As vozes internas murmuram lembranças, associações, nomes e canções que ficam ressoando na voz central, a voz do sujeito-escritor que comanda a narração. São elas que, às vezes, furam o cerco e sopram lapsos verbais, ironias, são elas que choram na hora errada e riem quando queríamos ficar sérios. Elas falam pelos cotovelos e através dos personagens que criamos e que nos traem, porque elas conhecem nossas máscaras melhor do que ninguém. Até melhor do que o “eu” que conduz o timão.

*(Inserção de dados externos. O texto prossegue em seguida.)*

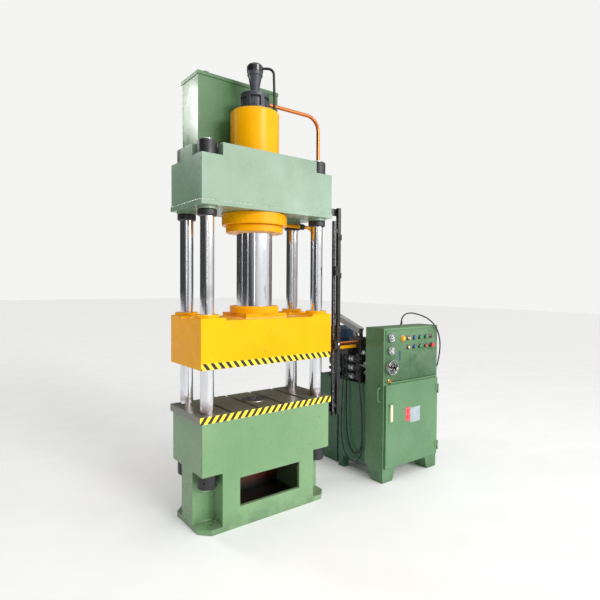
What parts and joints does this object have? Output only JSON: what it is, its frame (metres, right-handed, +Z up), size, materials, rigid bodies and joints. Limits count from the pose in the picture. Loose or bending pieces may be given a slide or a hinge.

E as vozes externas seguem seu caminho independente de nós, tão certos de que nosso texto é o que há de mais importante na Terra: os ônibus freiam, as motos aceleram, a chuva cai, a campainha toca, o cachorro late, o bebê chora e o dinheiro falta.
Não somos sujeitos totais do que escrevemos, que bom. O artista pode se permitir ser também objeto do que escreve e deixar-se ser escrito. Não somente pelas palavras, mas pelo acaso e pelas circunstâncias.
“Eu quero mais erosão, menos granito, namorar o zzero e o não. Escrever tudo o que desprezzo e desprezzar tudo o que acredito.”*
NOTA
*O que é bonito, de Lenine, com interferência minha.